To be done
Restate word for word the lines of the records below, starting at the line that contains "359 of scene.py on. This part finishes it." and ending at the line that contains "return applyPlace(tool)", with both of those lines included and nothing else.

[Collection entries]

+++

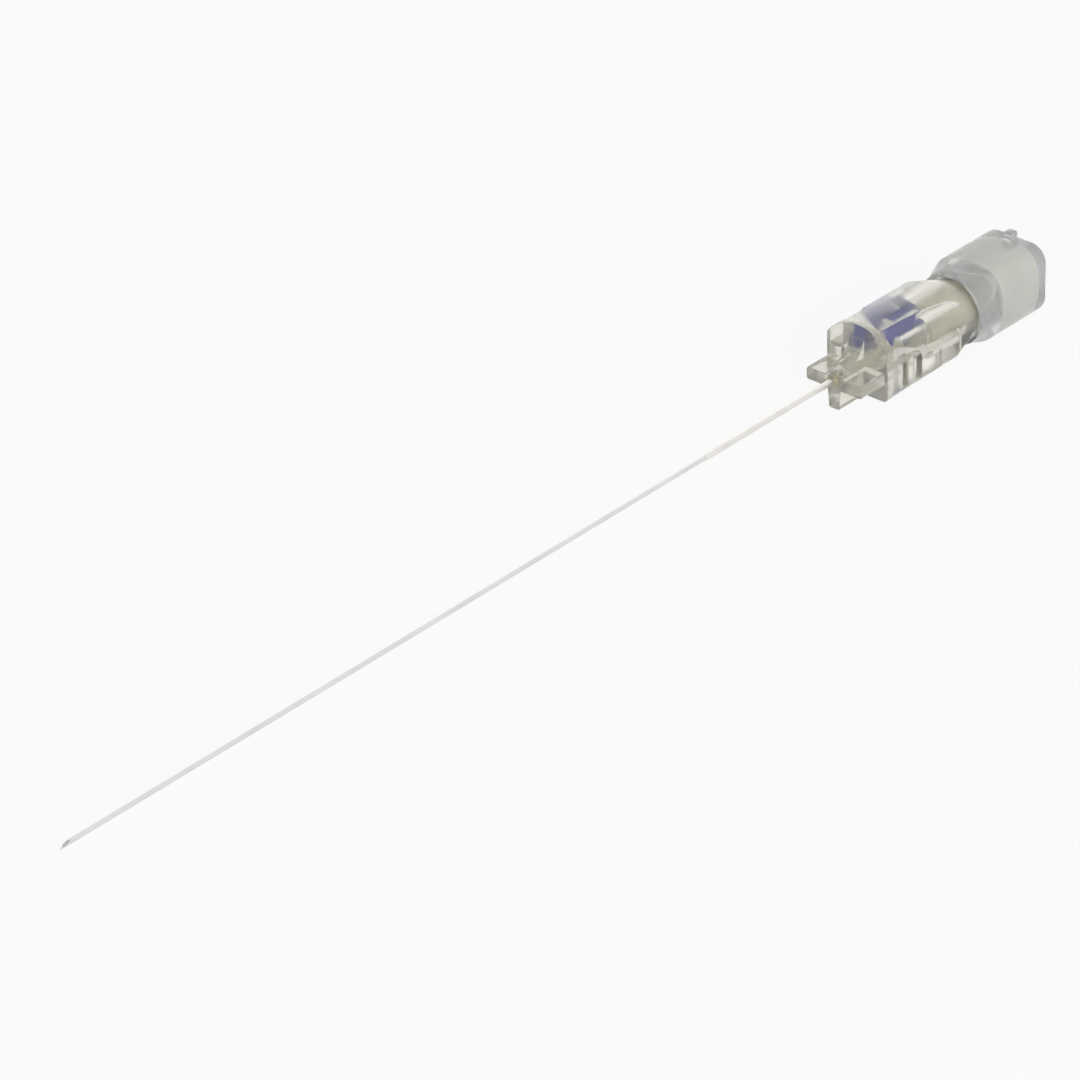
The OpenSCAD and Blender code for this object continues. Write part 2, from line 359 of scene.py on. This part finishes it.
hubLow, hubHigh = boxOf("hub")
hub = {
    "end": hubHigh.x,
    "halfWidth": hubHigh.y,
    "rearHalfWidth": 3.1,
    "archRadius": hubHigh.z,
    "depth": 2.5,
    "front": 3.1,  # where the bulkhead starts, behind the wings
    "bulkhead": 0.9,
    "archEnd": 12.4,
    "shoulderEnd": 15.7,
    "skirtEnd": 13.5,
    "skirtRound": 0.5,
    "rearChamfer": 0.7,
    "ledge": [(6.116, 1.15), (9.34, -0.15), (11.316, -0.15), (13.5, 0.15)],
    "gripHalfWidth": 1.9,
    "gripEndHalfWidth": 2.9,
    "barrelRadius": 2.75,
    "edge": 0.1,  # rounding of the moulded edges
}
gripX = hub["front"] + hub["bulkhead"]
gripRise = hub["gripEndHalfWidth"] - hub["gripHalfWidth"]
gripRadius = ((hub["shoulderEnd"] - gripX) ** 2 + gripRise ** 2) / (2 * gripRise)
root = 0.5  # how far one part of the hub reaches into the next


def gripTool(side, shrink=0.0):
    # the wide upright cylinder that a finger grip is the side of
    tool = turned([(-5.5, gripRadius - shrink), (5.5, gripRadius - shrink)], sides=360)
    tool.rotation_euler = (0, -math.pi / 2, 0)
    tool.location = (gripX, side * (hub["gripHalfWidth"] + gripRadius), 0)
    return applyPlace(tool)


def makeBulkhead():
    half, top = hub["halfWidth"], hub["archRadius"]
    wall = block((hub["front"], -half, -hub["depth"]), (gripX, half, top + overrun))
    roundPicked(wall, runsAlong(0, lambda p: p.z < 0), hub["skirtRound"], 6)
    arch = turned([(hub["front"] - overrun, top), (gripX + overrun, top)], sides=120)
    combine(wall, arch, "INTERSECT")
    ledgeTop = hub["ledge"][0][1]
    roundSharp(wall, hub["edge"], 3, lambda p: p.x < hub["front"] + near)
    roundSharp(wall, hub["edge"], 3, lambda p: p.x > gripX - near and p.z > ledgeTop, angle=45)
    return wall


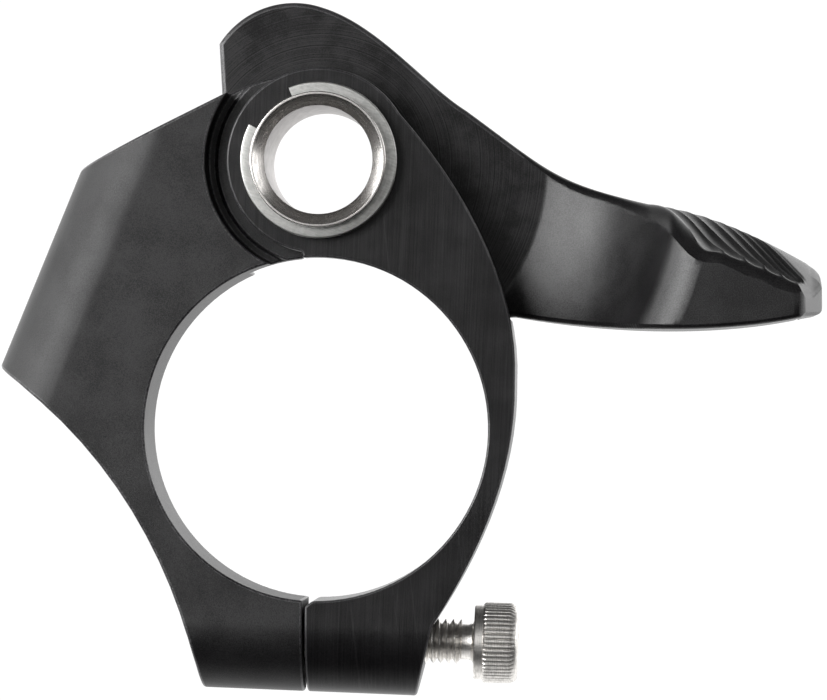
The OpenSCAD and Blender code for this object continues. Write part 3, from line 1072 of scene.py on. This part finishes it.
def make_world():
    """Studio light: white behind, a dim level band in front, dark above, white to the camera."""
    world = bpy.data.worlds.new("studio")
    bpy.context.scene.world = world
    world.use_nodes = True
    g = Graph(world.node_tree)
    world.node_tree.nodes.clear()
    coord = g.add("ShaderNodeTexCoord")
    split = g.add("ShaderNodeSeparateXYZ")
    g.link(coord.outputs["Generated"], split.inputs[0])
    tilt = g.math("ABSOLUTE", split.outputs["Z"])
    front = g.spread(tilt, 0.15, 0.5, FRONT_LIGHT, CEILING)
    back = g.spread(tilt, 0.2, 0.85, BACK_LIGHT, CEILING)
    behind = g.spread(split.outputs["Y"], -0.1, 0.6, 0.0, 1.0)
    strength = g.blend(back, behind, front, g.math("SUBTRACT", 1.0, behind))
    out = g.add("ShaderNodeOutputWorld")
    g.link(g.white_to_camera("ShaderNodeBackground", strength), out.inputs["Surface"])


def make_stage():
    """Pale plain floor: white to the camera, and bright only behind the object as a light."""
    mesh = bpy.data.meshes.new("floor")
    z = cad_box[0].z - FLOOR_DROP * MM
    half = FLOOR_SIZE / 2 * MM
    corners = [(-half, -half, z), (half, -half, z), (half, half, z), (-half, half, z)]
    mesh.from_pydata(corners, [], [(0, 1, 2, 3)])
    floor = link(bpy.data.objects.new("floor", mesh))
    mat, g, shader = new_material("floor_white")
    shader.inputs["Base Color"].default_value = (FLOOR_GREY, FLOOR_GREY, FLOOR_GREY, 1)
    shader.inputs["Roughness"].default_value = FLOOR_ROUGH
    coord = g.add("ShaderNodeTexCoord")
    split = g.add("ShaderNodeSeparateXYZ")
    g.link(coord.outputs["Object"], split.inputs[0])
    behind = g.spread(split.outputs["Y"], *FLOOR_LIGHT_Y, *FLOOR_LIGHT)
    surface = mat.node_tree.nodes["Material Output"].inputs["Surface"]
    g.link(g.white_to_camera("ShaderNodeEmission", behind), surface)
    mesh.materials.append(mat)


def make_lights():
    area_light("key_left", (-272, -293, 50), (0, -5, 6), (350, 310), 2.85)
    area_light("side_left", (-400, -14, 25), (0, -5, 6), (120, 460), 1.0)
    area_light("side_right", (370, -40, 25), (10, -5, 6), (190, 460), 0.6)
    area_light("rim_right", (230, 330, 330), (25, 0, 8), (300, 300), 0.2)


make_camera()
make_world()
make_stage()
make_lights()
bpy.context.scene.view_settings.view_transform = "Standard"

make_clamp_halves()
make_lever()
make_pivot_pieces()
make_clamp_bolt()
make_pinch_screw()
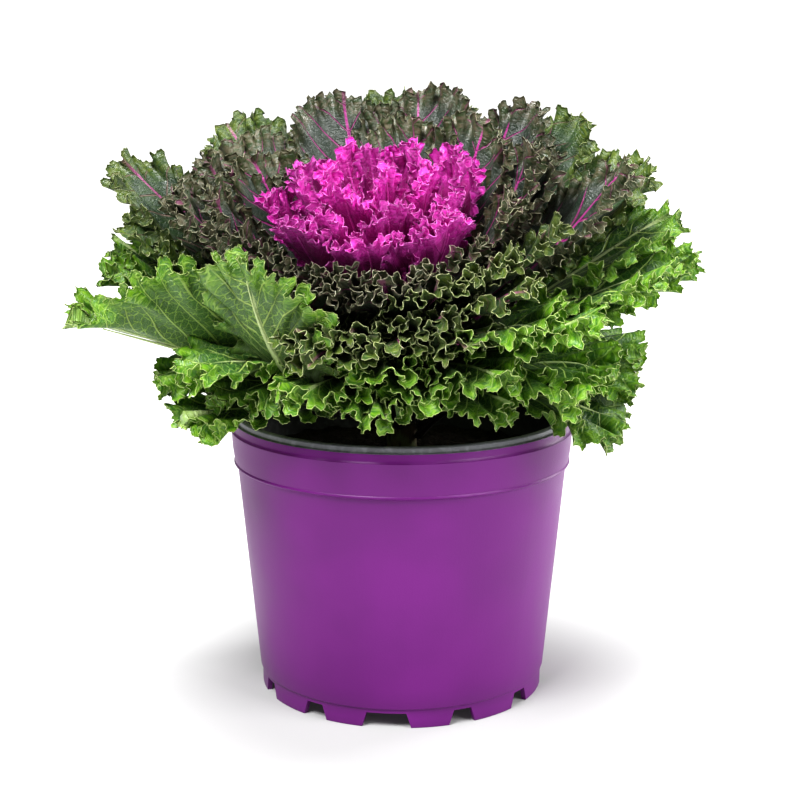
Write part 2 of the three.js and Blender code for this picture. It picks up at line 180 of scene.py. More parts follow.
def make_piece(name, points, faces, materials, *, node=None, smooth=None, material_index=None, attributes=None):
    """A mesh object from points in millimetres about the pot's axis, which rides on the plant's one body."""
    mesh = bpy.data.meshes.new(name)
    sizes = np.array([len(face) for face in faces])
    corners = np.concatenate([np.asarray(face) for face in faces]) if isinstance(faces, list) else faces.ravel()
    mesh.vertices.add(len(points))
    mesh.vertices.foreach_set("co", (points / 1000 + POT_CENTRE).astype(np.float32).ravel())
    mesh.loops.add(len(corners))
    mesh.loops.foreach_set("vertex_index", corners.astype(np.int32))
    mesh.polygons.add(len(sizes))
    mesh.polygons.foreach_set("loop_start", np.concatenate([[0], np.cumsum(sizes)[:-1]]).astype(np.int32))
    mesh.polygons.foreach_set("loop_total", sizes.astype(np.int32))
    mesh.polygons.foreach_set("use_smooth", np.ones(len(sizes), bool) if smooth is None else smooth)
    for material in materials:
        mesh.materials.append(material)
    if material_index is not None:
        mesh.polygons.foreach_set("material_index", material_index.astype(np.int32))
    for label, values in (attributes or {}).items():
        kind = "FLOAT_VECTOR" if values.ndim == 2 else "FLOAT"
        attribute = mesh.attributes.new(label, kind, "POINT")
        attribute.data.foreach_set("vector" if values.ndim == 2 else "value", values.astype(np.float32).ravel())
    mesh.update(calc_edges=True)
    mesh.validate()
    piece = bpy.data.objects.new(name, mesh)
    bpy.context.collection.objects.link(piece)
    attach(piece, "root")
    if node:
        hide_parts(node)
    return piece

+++

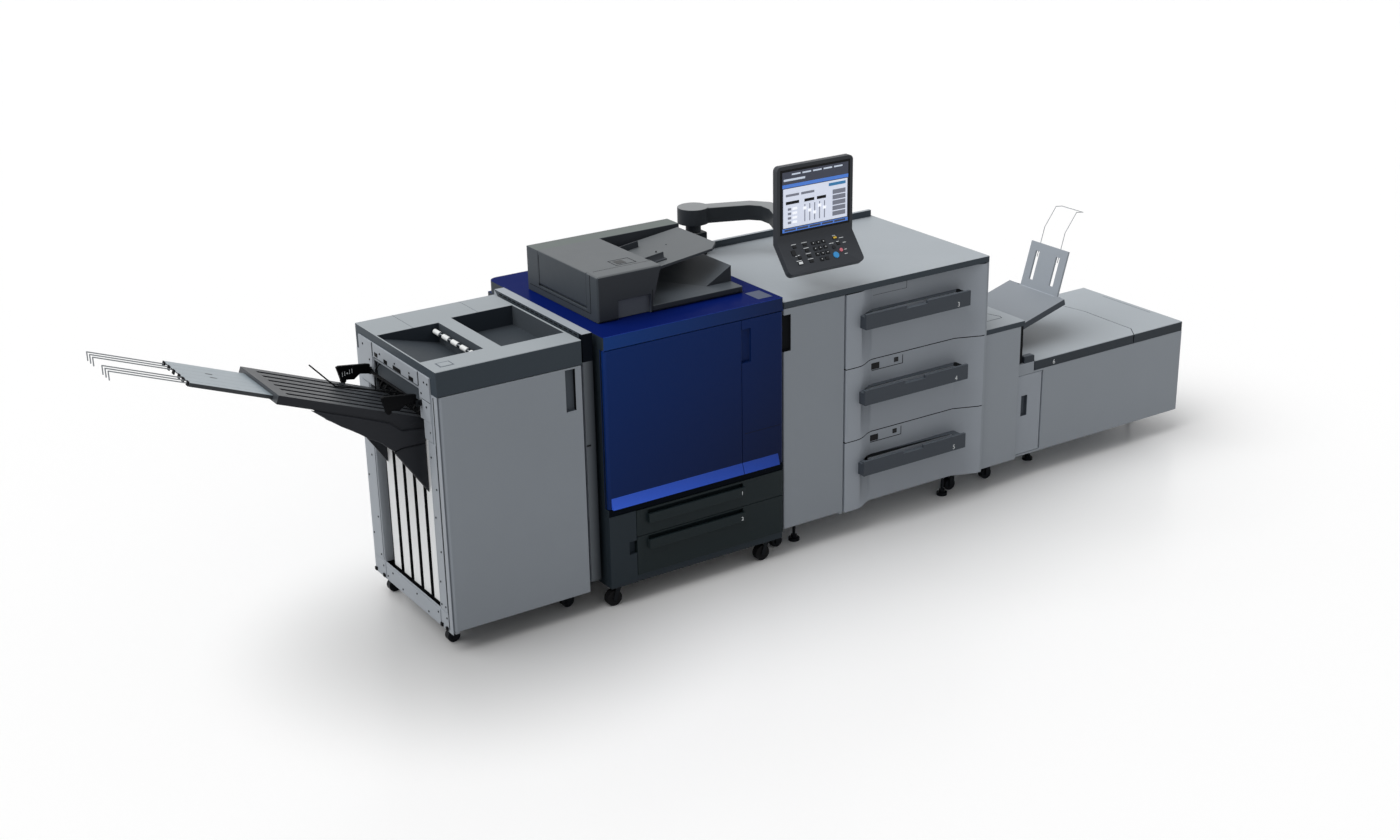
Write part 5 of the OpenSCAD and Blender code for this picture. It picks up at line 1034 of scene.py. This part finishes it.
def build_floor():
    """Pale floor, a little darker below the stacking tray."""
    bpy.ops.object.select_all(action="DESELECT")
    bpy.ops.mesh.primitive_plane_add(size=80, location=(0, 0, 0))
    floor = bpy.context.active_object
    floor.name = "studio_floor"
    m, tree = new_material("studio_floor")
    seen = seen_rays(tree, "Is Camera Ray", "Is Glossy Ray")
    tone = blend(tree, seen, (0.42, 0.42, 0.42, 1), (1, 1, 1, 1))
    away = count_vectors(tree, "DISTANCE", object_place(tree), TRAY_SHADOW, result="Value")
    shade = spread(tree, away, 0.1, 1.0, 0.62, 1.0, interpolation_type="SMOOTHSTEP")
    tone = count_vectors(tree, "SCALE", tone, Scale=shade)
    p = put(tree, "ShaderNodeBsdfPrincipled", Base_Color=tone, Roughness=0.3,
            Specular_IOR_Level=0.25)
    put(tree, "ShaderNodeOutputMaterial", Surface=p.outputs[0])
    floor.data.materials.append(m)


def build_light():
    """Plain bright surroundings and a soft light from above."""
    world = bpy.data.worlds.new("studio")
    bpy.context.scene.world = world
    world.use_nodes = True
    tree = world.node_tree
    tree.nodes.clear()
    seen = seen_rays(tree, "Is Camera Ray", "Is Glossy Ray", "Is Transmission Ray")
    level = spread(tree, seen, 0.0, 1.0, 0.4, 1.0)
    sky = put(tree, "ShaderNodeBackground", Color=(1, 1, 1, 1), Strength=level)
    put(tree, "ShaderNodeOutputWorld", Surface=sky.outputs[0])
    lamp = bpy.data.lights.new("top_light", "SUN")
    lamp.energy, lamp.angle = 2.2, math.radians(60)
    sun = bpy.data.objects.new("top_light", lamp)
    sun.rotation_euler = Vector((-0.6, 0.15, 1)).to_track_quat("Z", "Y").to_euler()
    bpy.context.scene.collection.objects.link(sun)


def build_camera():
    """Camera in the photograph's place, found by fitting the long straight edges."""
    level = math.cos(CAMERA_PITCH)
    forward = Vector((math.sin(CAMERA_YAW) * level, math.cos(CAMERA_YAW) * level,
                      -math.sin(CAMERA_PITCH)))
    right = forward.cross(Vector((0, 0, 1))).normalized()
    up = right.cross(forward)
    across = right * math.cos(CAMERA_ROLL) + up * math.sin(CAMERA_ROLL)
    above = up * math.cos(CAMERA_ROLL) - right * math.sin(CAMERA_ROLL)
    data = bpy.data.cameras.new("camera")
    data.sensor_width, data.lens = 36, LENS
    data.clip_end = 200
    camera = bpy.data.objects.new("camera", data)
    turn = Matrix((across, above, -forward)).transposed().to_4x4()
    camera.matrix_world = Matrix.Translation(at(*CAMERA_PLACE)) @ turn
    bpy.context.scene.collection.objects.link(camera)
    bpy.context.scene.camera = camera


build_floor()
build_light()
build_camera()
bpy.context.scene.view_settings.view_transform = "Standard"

+++

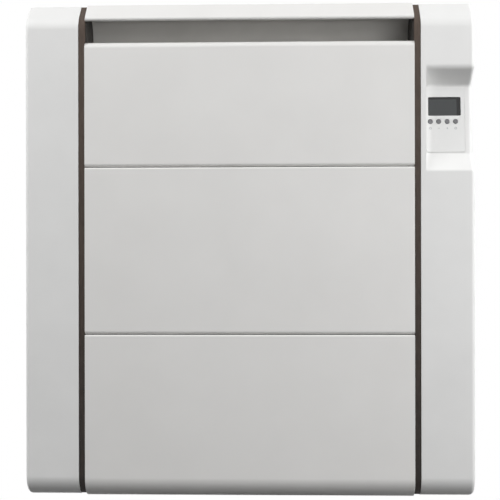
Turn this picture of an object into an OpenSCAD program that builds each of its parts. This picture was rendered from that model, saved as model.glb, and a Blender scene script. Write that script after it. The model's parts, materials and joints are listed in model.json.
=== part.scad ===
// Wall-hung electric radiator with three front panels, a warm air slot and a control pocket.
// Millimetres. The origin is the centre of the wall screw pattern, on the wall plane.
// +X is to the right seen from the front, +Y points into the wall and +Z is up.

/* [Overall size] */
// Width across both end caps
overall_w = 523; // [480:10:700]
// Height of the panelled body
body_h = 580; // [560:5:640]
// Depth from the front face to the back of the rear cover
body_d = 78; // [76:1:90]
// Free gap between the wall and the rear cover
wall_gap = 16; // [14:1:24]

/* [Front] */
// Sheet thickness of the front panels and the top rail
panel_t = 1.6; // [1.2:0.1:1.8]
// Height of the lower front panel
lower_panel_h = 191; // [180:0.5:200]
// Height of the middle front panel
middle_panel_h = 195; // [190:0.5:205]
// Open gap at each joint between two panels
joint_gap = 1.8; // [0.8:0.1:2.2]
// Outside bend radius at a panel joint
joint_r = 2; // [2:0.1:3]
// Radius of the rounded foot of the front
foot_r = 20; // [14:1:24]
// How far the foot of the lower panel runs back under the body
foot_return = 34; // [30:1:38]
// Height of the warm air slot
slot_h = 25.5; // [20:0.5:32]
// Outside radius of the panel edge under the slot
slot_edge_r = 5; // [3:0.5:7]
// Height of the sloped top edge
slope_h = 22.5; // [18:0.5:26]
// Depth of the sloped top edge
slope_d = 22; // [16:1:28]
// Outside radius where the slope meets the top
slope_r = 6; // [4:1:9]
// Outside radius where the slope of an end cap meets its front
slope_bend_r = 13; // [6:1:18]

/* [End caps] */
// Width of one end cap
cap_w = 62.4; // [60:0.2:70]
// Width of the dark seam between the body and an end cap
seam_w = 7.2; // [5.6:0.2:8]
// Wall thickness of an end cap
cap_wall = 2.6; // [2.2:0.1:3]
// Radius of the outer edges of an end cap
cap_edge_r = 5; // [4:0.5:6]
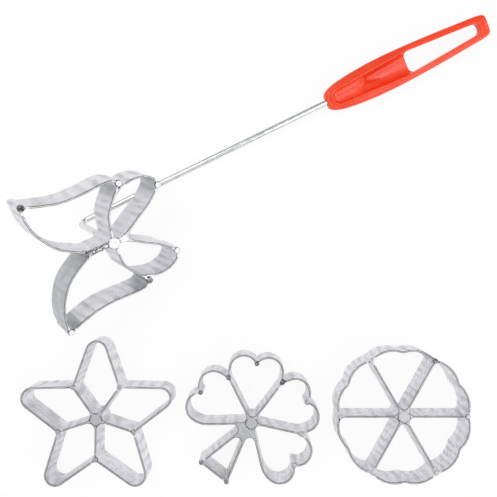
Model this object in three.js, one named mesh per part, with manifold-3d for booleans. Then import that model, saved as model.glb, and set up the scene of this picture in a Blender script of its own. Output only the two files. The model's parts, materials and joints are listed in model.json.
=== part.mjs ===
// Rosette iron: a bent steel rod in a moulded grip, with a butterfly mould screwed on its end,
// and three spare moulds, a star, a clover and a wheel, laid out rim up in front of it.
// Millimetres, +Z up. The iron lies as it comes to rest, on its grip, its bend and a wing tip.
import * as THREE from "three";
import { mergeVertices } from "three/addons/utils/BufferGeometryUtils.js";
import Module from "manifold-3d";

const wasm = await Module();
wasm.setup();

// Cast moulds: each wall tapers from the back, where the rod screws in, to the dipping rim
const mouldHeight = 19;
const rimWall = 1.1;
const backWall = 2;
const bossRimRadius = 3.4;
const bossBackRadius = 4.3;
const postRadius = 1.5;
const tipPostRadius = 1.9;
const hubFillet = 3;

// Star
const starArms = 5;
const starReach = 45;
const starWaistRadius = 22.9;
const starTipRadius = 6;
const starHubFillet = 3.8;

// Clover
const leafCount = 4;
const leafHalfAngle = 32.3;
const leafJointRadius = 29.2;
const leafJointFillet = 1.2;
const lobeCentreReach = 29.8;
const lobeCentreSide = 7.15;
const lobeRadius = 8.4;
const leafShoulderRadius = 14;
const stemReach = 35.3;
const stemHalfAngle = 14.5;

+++

Exercise response
The OpenSCAD and Blender code for this object continues. Write part 2, from line 359 of scene.py on. This part finishes it.
hubLow, hubHigh = boxOf("hub")
hub = {
    "end": hubHigh.x,
    "halfWidth": hubHigh.y,
    "rearHalfWidth": 3.1,
    "archRadius": hubHigh.z,
    "depth": 2.5,
    "front": 3.1,  # where the bulkhead starts, behind the wings
    "bulkhead": 0.9,
    "archEnd": 12.4,
    "shoulderEnd": 15.7,
    "skirtEnd": 13.5,
    "skirtRound": 0.5,
    "rearChamfer": 0.7,
    "ledge": [(6.116, 1.15), (9.34, -0.15), (11.316, -0.15), (13.5, 0.15)],
    "gripHalfWidth": 1.9,
    "gripEndHalfWidth": 2.9,
    "barrelRadius": 2.75,
    "edge": 0.1,  # rounding of the moulded edges
}
gripX = hub["front"] + hub["bulkhead"]
gripRise = hub["gripEndHalfWidth"] - hub["gripHalfWidth"]
gripRadius = ((hub["shoulderEnd"] - gripX) ** 2 + gripRise ** 2) / (2 * gripRise)
root = 0.5  # how far one part of the hub reaches into the next


def gripTool(side, shrink=0.0):
    # the wide upright cylinder that a finger grip is the side of
    tool = turned([(-5.5, gripRadius - shrink), (5.5, gripRadius - shrink)], sides=360)
    tool.rotation_euler = (0, -math.pi / 2, 0)
    tool.location = (gripX, side * (hub["gripHalfWidth"] + gripRadius), 0)
    return applyPlace(tool)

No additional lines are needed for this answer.